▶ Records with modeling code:
▬▬▬▬▬▬
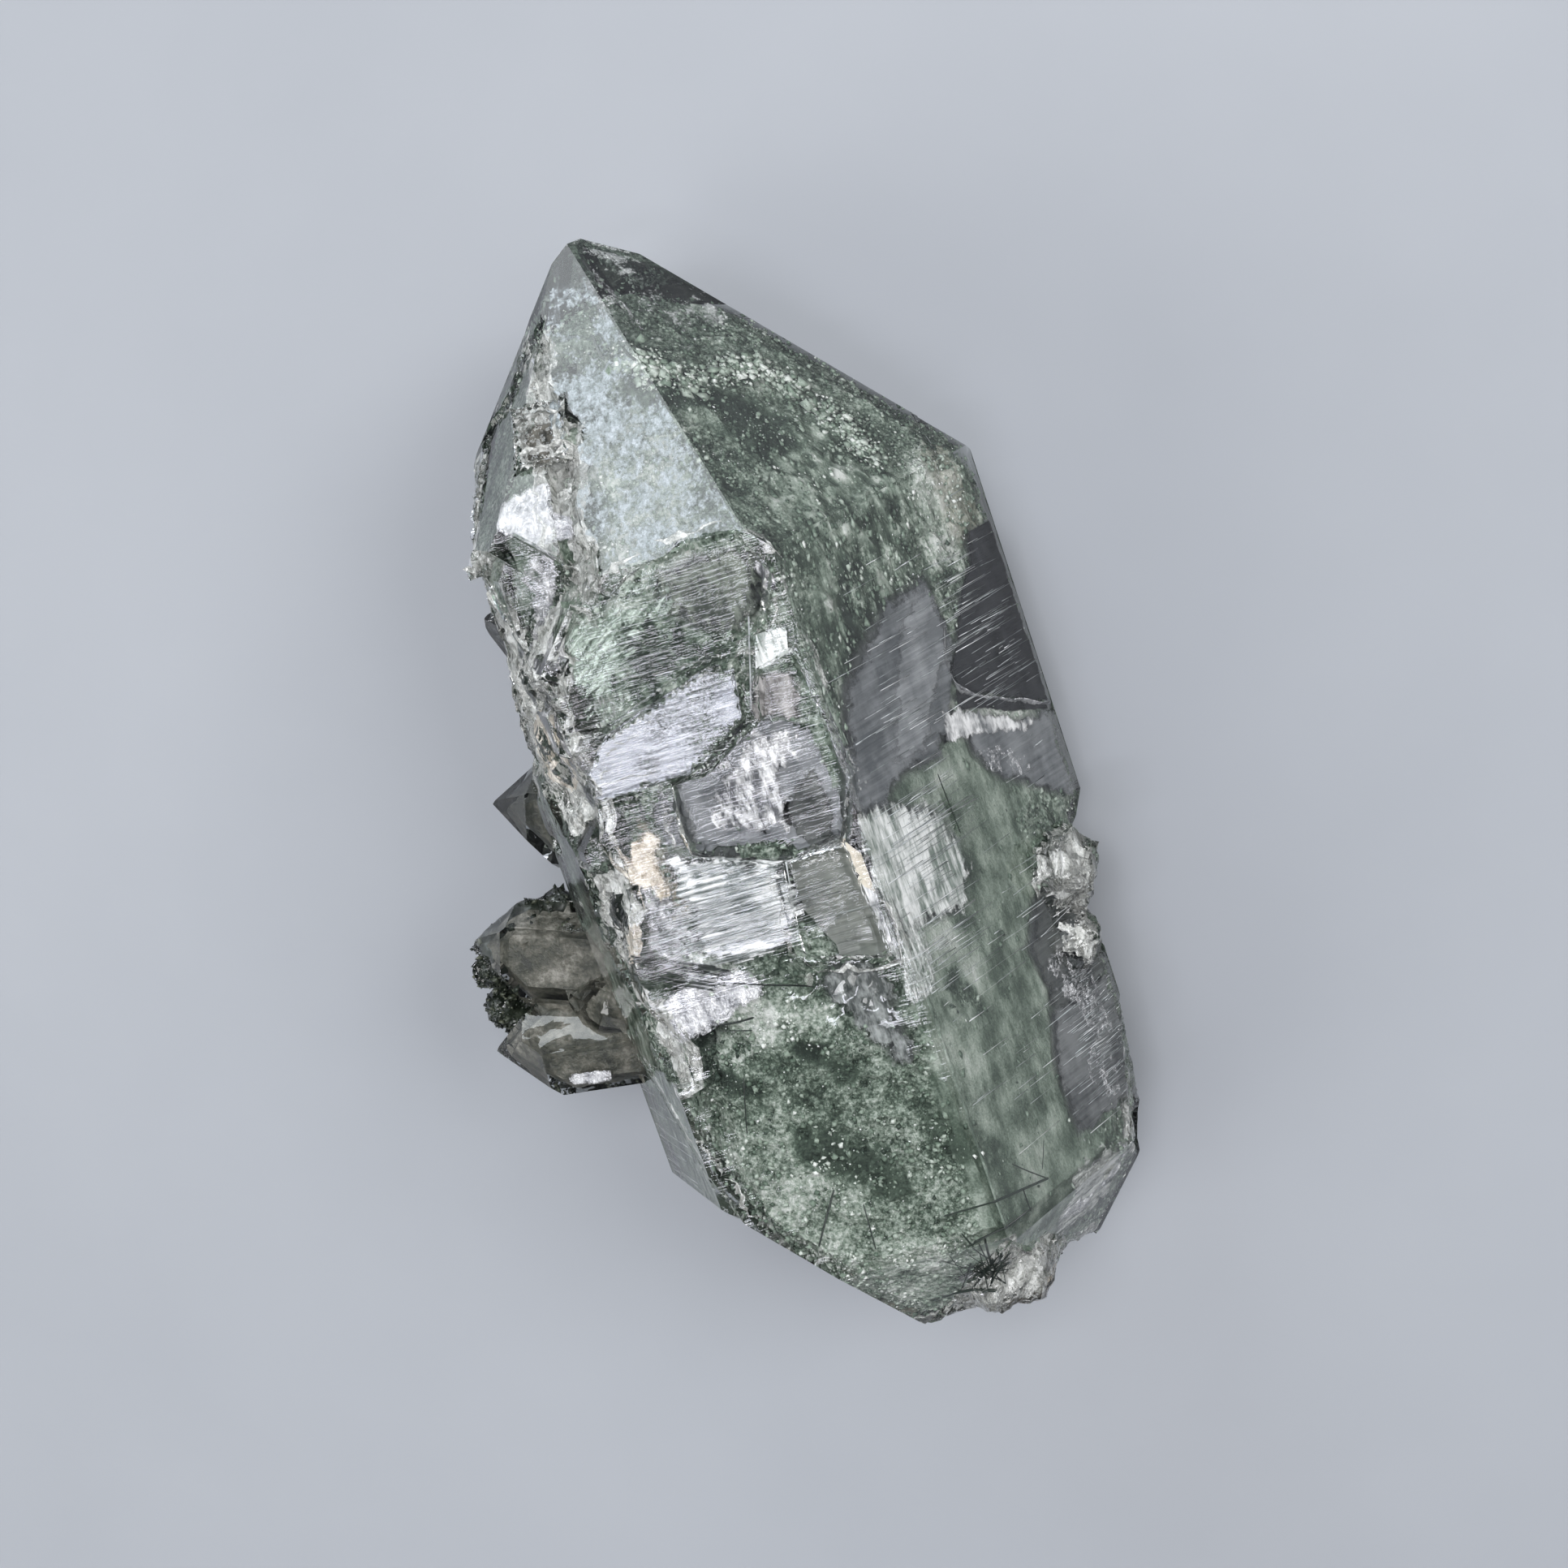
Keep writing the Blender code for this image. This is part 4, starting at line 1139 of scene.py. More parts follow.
def dark_crust(solid_mesh, solid):
    """Dark lumps in the crust's knobs, with small dark crystals that crowd on them."""
    random = np.random.default_rng(19)
    points, faces = points_of(solid_mesh), triangles_of(solid_mesh)
    near = np.zeros(len(points))
    for knob in CRUST_KNOBS:
        near = np.maximum(near, np.linalg.norm(points - np.array(knob), axis=1) < CRUST_REACH)
    place, normal, _ = scatter(points, faces, near + 1e-9, CRUST_CRYSTALS, random)
    sizes = 0.10 + random.gamma(2.0, 0.05, len(place))
    place = place - normal * (0.75 * sizes)[:, None]
    material = grain_material("dark_crust", CRUST_STOPS, 0.3)
    crust_cores(material, solid)
    piece = grains("dark_crust", place, sizes, random.random(len(place)), material, random)
    flat = np.empty(len(piece.data.vertices) * 3, np.float32)
    piece.data.vertices.foreach_get("co", flat)
    flat = np.clip(flat.reshape(-1, 3), cad_box[0], cad_box[1])
    piece.data.vertices.foreach_set("co", flat.astype(np.float32).ravel())
    piece.data.update()


# Glassy patches

FILM_THICKNESS = 0.05
PATCH_EDGE = 0.45
PATCH_RELIEF = 0.08


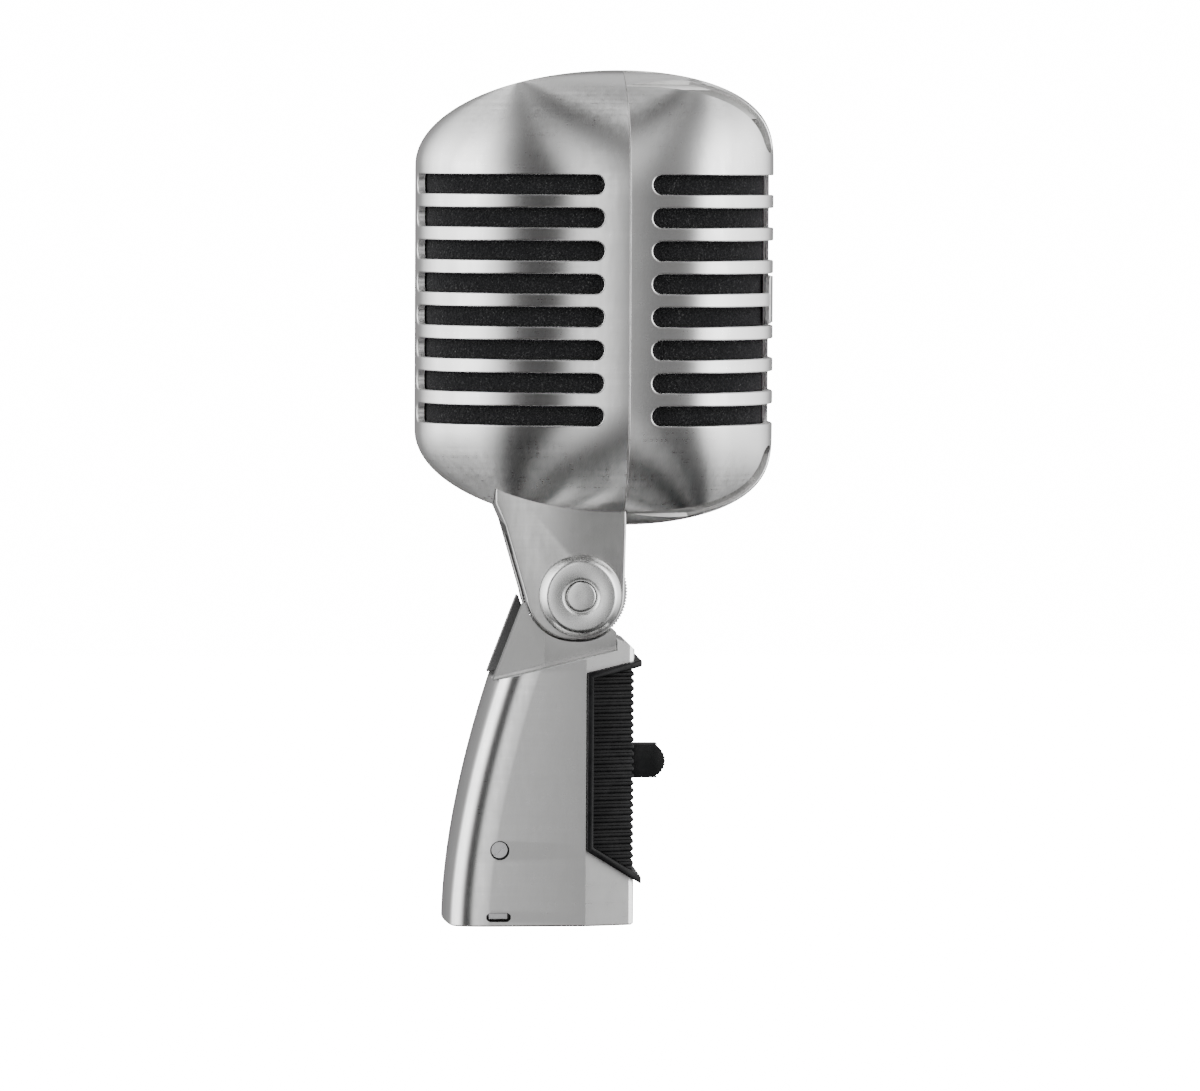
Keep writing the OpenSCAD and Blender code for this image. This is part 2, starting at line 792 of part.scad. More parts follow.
// Bar of the connector's latch, in its slot low on the side
module connector_latch() {
    color(steel) translate([-base_half + 2.9, 17.6, 2.1]) {
        cube([0.9, 4, 1.2], center = true);
    }
}

// Laminated core of the matching transformer
module transformer_core() {
    color(steel) difference() {
        box([-8, 0.4, 26.5], [8, 9.6, 42.5]);
        box([-5, -3, 29], [-2, 13, 40]);
        box([2, -3, 29], [5, 13, 40]);
    }
}

// Winding round the core's middle leg
module transformer_coil() {
    color([0.75, 0.4, 0.2]) difference() {
        box([-4.6, -1.7, 29.4], [4.6, 11.7, 39.6]);
        box([-2.02, -5, 20], [2.02, 13, 50]);
        box([-5, 0.35, 20], [5, 9.65, 50]);
    }
}

// -------------------------------------------------------------- front pieces

// Bands of the grip panel, each a thin slice of the base's front outline
module panel_slices(t, pitch, grow) {
    for (z = [4:pitch:60]) {
        translate([0, 0, z]) linear_extrude(t) offset(delta = grow) front_plan(0, front_edge_y);
    }
}

// Ribbed grip panel that wraps round the base's front
module front_panel() {
    inset = frame_w + 0.05;
    color(black) difference() {
        intersection() {
            side_solid(4 * far) panel_side(inset);
            union() {
                translate([0, 0, 1]) linear_extrude(far)
                    offset(delta = -rib_depth) front_plan(0, front_edge_y);
                panel_slices(rib_pitch * 0.55, rib_pitch, 0);
            }
        }
        linear_extrude(2 * far) offset(delta = -panel_t + 0.05) front_plan(0, 10);
        box([-3.2, -20, knob_z - knob_travel - 4.4], [3.2, 0, knob_z + 4.4]);
        for (z = [knob_z - 15.5, knob_z + 11.5]) {
            translate([0, 0, z]) rod_y(1.15, -20, -8);
        }
    }
}

// Raised frame round the panel; its arms cross the front
module panel_frame() {
    frame_proud = 1.6;
    color(black) difference() {
        intersection() {
            side_solid(4 * far) difference() {
                panel_side(0.05);
                panel_side(frame_w);
            }
            linear_extrude(2 * far) front_plan(frame_proud, front_edge_y);
        }
        linear_extrude(2 * far) offset(delta = -panel_t + 0.05) front_plan(0, 10);
    }
}

// Screws through the grip panel into the base
module panel_screws() {
    color(black) for (z = [knob_z - 15.5, knob_z + 11.5]) {
        translate([0, base_front_y + 0.5, z]) rotate([90, 0, 0]) screw(1.1, 0.1, 1.1, 3.4);
    }
}

// Body of the slide switch, behind the base's front wall
module switch_body() {
    color(steel) difference() {
        box([-6, -8.9, knob_z - knob_travel / 2 - 9], [6, -3.2, knob_z - knob_travel / 2 + 9]);
        box([-2.2, -12, knob_z - knob_travel - 3.2], [2.2, -5, knob_z + 3.2]);
        for (s = [-1, 1]) {
            translate([0, 0, knob_z - knob_travel / 2 + s * 7.3]) rod_y(0.65, -8, 0, $fn = 24);
        }
    }
}

// Screws that hold the slide switch
module switch_screws() {
    color(steel) for (s = [-1, 1]) {
        translate([0, -3.2, knob_z - knob_travel / 2 + s * 7.3])
            rotate([-90, 0, 0]) screw(1.5, 0.8, 0.6, 4);
    }
}

// Solder tags at the back of the switch
module switch_terminals() {
    color([0.85, 0.75, 0.45]) for (x = [-3, 3]) {
        for (s = [-1, 0, 1]) {
            translate([x - 0.5, -3.2, knob_z - knob_travel / 2 + s * 3.6]) cube([1, 0.9, 1.6]);
        }
    }
}

// Leads from the connector to the transformer's coil
module base_leads() {
    route = [[plug_y, 21.2], [12.9, 23.6], [12.9, 33], [12.25, 35]];
    color([0.1, 0.3, 0.7]) for (x = [-1, 1]) {
        for (i = [0:len(route) - 2]) {
            hull() {
                for (p = [route[i], route[i + 1]]) {
                    translate([1.5 * x, p[0], p[1]]) sphere(r = 0.5, $fn = 10);
                }
            }
        }
    }
}

// Slide knob with a rounded, serrated nose
module switch_knob() {
    half = 2.9;
    nose = 3.4;
    teeth = 11;
    y0 = base_front_y;
    tip = y0 - knob_reach;
    color(black) translate([0, 0, knob_z]) difference() {
        union() {
            side_solid(2 * half) polygon(concat(
                [[y0 + 1.2, knob_h / 2], [y0 + 1.2, -knob_h / 2], [tip + nose - 2, -knob_h / 2]],
                [for (i = [0:2 * teeth])
                    let (a = -65 + 130 * i / (2 * teeth), r = 4.2 + (i % 2 == 0 ? 0 : 0.28))
                    [tip + 4.3 - r * cos(a), r * sin(a) * 0.92]],
                [[tip + nose - 2, knob_h / 2]]));
            box([-2, y0 + 1, -2.8], [2, -5.4, 2.8]);
        }
    }
}

front_casing();
rear_casing();
front_foam();
rear_foam();
nameplate();
neck();
neck_screws();
pivot_caps();
friction_wheel();
shock_mount();
capsule_bracket();
bracket_nuts();
capsule_housing();
capsule_grille();
diaphragm();
voice_coil();
magnet();
pole_piece();
top_plate();
head_leads();
base_housing();
swivel_bracket();
bracket_screws();
pivot_pin();
pivot_washers();
thread_insert();
insert_pins();
connector_insulator();
connector_pins();
connector_screw();
connector_latch();
transformer_core();
transformer_coil();
front_panel();
panel_frame();
panel_screws();
switch_body();
switch_screws();
switch_terminals();
base_leads();
switch_knob();
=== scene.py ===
"""Classic side-address microphone: the looks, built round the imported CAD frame.

Lengths inside the helpers are in millimetres and become metres when a mesh is made.
"""
import json
import math

import bmesh
import bpy
import numpy as np
from mathutils import Matrix, Vector


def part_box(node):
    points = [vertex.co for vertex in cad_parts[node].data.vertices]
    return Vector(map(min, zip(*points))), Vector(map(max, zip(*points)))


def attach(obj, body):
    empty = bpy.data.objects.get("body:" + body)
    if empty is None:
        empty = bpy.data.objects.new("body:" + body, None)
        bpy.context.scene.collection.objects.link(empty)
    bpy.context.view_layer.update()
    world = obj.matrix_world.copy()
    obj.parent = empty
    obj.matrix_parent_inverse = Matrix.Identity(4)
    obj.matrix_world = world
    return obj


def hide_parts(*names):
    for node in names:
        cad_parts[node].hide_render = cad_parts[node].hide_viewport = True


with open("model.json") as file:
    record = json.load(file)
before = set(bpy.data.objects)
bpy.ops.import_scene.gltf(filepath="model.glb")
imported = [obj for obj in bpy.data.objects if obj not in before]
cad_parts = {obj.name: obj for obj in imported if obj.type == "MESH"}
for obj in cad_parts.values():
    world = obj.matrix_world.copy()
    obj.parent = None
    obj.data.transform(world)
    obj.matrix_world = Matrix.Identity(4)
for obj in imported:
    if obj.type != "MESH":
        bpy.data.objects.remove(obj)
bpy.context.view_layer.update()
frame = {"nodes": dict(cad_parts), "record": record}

MM = 0.001


# ------------------------------------------------------------------ measures

def box_mm(node):
    low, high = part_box(node)
    return np.array(low) / MM, np.array(high) / MM


rear_low, rear_high = box_mm("rear_casing")
neck_low, neck_high = box_mm("neck")
cap_high = box_mm("pivot_caps")[1]
knob_low, knob_high = box_mm("switch_knob")
pin_low, pin_high = box_mm("pivot_pin")
thread_top = box_mm("thread_insert")[1][2]

# Head
PARTING = rear_low[1]
REAR = 44.85
FRONT = 33.3
HALF_W = rear_high[0]
HALF_H = 49.7
HEAD_Z = rear_high[2] - HALF_H
DOME = 20.8
ARCH = 28.0
WALL = 1.7
SIDE_REACH = 50.0
CROWN_REACH = 60.0
CREASE_POWER = 14.0
FRONT_POWER = 2.6
FRONT_DOME_POWER = 3.0

# Slots
ROWS = 8
PITCH = 7.09
SLOT = 4.25
REAR_GAP = 5.6
FRONT_GAP = 4.9
SPINE = 4.3
SLOT_EDGE = 0.3
SEAM = 0.2

# Ribs and grooves on the front, as distances from the middle
MID_RIB = 2.6
RIB_IN, RIB_OUT = 5.0, 8.6
GROOVE_OUT = 13.8
GROOVE_END = 31.7
PLATE_HALF, PLATE_HALF_H = 11.9, 5.3

# Hinge
PIVOT = np.array([0.0, 0.0, (pin_low[2] + pin_high[2]) / 2])
PIN_R = (pin_high[2] - pin_low[2]) / 2
NECK_HALF = neck_high[0]
CHEEK_R = 9.7
GAP_HALF = 7.3

# Base
BASE_HALF = 16.4
REAR_Y = 29.15
FRONT_Y = -12.0
LEAN, LEAN_Z, LEAN_POWER = 2.85, 25.2, 1.7
CROWN_HALF, CROWN_LEN = 12.4, 1.7
TURN_LEN, TURN_RATE = 9.6, 2.25
FRONT_EDGE_Y = -1.3
CORNER = (14.2, -10.9)
NOSE_HALF = 12.9
PANEL_T = 1.6
JOINT_Z, JOINT_SLOPE = 58.1, math.radians(14)
SOCKET_Y, SOCKET_R, SOCKET_DEPTH = 18.3, 8.1, 15.0
THREAD_R = 7.45
SCREW = (17.4, 16.7)
# The grip panel's recess from the side: top and low levels at its rear and at its front
RECESS_REAR, RECESS_FRONT = FRONT_EDGE_Y - 0.1, -22.0
RECESS_TOP, RECESS_LOW = (55.4, 60.0), (16.6, 3.6)


# --------------------------------------------------------------- mesh helpers

def link(name, mesh):
    obj = bpy.data.objects.new(name, mesh)
    bpy.context.scene.collection.objects.link(obj)
    return obj


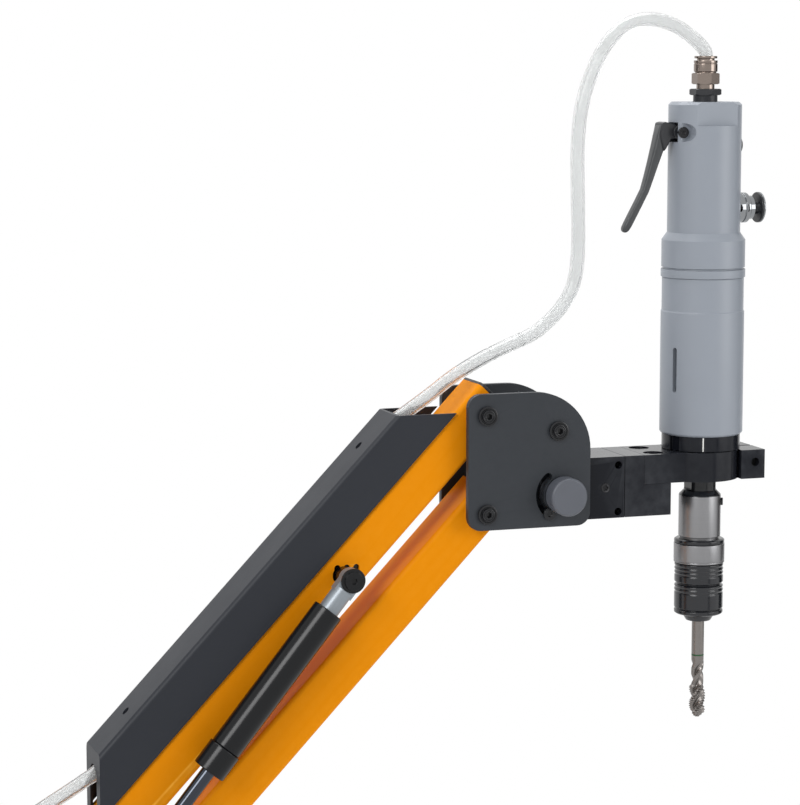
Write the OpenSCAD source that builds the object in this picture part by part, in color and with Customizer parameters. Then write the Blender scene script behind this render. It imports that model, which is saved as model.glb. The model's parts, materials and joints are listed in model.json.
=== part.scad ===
// Arm tapping machine: a bench column, a swing link and a sprung parallelogram arm
// that carries an air tapping motor, its quick-change chuck and a spiral-flute tap.
// The origin is the middle of the base plate's underside. +X points to the tool.

/* [Base and column] */
// Side of the square base plate
base_side = 160; // [140:1:240]
// Thickness of the base plate
base_t = 12; // [8:0.5:20]
// Corner radius of the base plate
base_corner_r = 14; // [4:1:30]
// Distance between the bench bolt holes, each way
base_pitch = 130; // [118:1:134]
// Diameter of a bench bolt hole
base_hole_d = 11; // [6:0.5:14]
// Diameter of the column's foot flange
flange_d = 112; // [96:1:118]
// Thickness of the foot flange
flange_t = 14; // [10:0.5:20]
// Diameter of the column
column_d = 60; // [50:1:70]
// Height of the column's top above the bench
column_top = 183.5; // [120:0.5:300]
// Circle that the column's foot screws lie on
column_screw_ring_d = 90; // [78:1:98]

/* [Swing link] */
// Distance between the column axis and the elbow axis
link_len = 260; // [200:1:400]
// Outer diameter of a swivel hub
hub_d = 70; // [60:1:80]
// Height of a swivel hub
hub_h = 50; // [40:1:80]
// Width of the link's beam
beam_w = 56; // [40:1:60]
// Height of the link's beam
beam_h = 40; // [30:1:40]
// Wall of the link's beam
beam_wall = 4; // [3:0.5:8]
// Diameter of the two swivel pins
swivel_pin_d = 30; // [24:1:36]
// Wall of a swivel bush
swivel_bush_wall = 4; // [3:0.5:6]
// Thickness of a thrust washer
washer_t = 1.5; // [1:0.1:3]

/* [Shoulder] */
// Distance from the elbow axis to the arm's rear pivots
shoulder_out = 67; // [60:1:90]
// Height of the upper arm's rear pivot above the bench
pivot_z = 362.2; // [350:0.1:420]
// Thickness of a rear plate and of a head plate
plate_t = 5; // [4:0.5:8]

/* [Parallelogram arm] */
// Distance between an arm's two pivots
arm_len = 400; // [380:1:500]
// Angle of the arm above level, as it stands
arm_tilt = 46.35; // [44:0.05:48]
// Distance between the upper and the lower pivot
pivot_gap = 69.1; // [67:0.1:75]
// Width of an arm's channel
arm_w = 38; // [34:0.5:42]
// Height of an arm's channel
arm_h = 30; // [26:0.5:31]
// Sheet thickness of an arm
arm_wall = 2.5; // [2:0.1:4]
// Outer radius of an arm's folded edges
arm_edge_r = 3.5; // [3:0.1:5]
// Length of an arm past each pivot
arm_past = 14.4; // [12:0.1:16]
// Diameter of an arm pivot pin
pin_d = 12; // [8:0.5:12]

/* [Hose cover] */
// Width of the cover over the upper arm
cover_w = 42; // [40:0.5:50]
// Height of the cover
cover_h = 31.7; // [26:0.1:45]
// Sheet thickness of the cover
cover_wall = 2; // [1.5:0.1:3]
// Where the cover's lower edge starts, from the rear pivot
cover_from = 17.1; // [12:0.1:30]
// Where the cover's lower edge ends, from the rear pivot
cover_to = 388; // [330:0.5:390]
// Diameter of a screw hole in the cover's top
cover_hole_d = 6; // [4:0.5:8]

/* [Gas spring] */
// Where the spring's upper pin stands, from the rear pivot
spring_at = 252; // [230:1:300]
// Clearance between the spring's eyes and a plate
spring_clear = 1.5; // [1:0.5:6]
// Depth of the spring's upper pin below the middle of the arm
spring_drop = 1.3; // [0:0.1:2]
// Diameter of the spring's cylinder
cyl_d = 22; // [18:0.5:24]
// Length of the spring's cylinder
cyl_len = 117; // [100:1:130]
// Diameter of the spring's rod
rod_d = 10; // [6:0.5:12]
// Diameter of the gland cap
gland_d = 24; // [22:0.5:26]
// Length of the gland cap
gland_len = 19; // [12:0.5:24]
// Width of the spring's eyes
eye_d = 16; // [14:0.5:18]
// Thickness of the spring's eyes
eye_t = 8; // [6:0.5:10]

/* [Head plates] */
// Length of a head plate
head_len = 91.5; // [88:0.5:110]
// Height of a head plate
head_ht = 95.85; // [92:0.05:110]
// Radius of the plate's large upper corner
head_big_r = 42; // [30:1:46]
// Radius of the plate's small corners
head_small_r = 9.5; // [6:0.5:12]
// Radius of the arc slot for the tilt stop
tilt_slot_r = 16.5; // [15:0.5:20]
// Width of the arc slot
tilt_slot_w = 6; // [5.4:0.1:8]
// Diameter of the tilt knob
knob_d = 27; // [24:0.5:30]
// Length of the tilt knob
knob_len = 15; // [10:0.5:20]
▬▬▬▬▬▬
Give again the lines from the one with "front_casing();" to the one with "if empty is", both lines included, exactly and with no other line.

front_casing();
rear_casing();
front_foam();
rear_foam();
nameplate();
neck();
neck_screws();
pivot_caps();
friction_wheel();
shock_mount();
capsule_bracket();
bracket_nuts();
capsule_housing();
capsule_grille();
diaphragm();
voice_coil();
magnet();
pole_piece();
top_plate();
head_leads();
base_housing();
swivel_bracket();
bracket_screws();
pivot_pin();
pivot_washers();
thread_insert();
insert_pins();
connector_insulator();
connector_pins();
connector_screw();
connector_latch();
transformer_core();
transformer_coil();
front_panel();
panel_frame();
panel_screws();
switch_body();
switch_screws();
switch_terminals();
base_leads();
switch_knob();
=== scene.py ===
"""Classic side-address microphone: the looks, built round the imported CAD frame.

Lengths inside the helpers are in millimetres and become metres when a mesh is made.
"""
import json
import math

import bmesh
import bpy
import numpy as np
from mathutils import Matrix, Vector


def part_box(node):
    points = [vertex.co for vertex in cad_parts[node].data.vertices]
    return Vector(map(min, zip(*points))), Vector(map(max, zip(*points)))


def attach(obj, body):
    empty = bpy.data.objects.get("body:" + body)
    if empty is None:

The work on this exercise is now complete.